What the Draghi report fails to do is to examine the underlying reasons behind Europe’s lackluster entrepreneurial spirit. Across the continent, businesses are shackled  above all by three factors: first, by the mass of national and European regulations; second, by the cost of redistribution of income and wealth; and third, by environmentalist ideology. This ideology blinkers companies and subsequently discourages innovation while driving up overall costs—particularly energy costs. Draghi rightly notes that the price of electricity is holding back growth, but he also advocates for “clean” energy, which makes electricity even more expensive. He fails to see the paradox, apparently preferring to toe a more fashionable line.

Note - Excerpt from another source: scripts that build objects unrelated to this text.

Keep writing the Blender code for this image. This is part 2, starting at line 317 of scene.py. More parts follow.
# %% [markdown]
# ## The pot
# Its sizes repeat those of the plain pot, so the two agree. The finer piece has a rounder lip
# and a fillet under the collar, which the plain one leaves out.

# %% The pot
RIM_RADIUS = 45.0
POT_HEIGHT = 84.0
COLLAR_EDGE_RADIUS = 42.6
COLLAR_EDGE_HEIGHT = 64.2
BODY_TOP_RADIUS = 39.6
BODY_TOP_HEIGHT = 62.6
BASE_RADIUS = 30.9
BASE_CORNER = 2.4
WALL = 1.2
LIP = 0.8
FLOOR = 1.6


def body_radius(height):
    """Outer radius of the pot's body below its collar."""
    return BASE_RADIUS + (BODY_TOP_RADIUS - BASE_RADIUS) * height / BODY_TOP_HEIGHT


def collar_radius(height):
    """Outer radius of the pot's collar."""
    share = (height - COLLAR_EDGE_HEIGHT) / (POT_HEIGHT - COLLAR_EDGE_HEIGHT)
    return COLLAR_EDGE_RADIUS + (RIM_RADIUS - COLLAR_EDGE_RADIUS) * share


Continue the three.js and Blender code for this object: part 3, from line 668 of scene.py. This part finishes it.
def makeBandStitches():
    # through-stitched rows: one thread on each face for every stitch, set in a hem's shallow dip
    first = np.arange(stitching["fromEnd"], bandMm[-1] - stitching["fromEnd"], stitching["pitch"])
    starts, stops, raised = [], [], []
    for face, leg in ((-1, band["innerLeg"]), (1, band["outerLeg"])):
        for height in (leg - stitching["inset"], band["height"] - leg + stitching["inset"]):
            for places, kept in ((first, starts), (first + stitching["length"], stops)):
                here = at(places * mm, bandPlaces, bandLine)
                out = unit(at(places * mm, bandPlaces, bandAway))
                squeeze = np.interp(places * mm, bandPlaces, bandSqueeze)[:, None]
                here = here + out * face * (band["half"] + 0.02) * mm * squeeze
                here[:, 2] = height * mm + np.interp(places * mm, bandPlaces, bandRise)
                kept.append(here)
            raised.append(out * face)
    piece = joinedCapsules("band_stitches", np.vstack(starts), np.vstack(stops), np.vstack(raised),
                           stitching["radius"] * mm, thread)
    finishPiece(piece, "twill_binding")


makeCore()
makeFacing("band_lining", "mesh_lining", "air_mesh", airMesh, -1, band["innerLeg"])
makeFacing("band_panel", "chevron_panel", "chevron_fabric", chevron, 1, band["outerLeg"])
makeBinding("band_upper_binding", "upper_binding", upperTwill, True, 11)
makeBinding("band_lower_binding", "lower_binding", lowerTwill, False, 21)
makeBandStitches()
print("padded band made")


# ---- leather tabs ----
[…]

So what would wake Europe up? Certainly not more public intervention, but more free-market liberalism. And it needs more immigration to compensate for collapsing birth rates. Europe is not only caught between China and the United States but also caught between the temporary comfort of social democracy and the necessity of free-market liberalism. There was a time, in the 1980s, when true political leaders such as Ronald Reagan, Margaret Thatcher, Helmut Kohl, and José Maria Aznar were the standard-bearers of this school of thought. This generation has yet to be replaced. Today, there is no head of government or opposition leader capable of speaking the truth. They all seem to agree that Europeans should be lulled to sleep, as waking up would mean working more, instead of keeping an eye on our “carbon footprint.” Ecology and social democracy are recreational drugs that lead to prolonged addiction in the European collective mind and mainstream media. Waking up would require a detox—something that Draghi’s report fails to offer. It would seem that political courage does not pay enough, and economic truths are of little interest to most. Therein lies the true European sickness.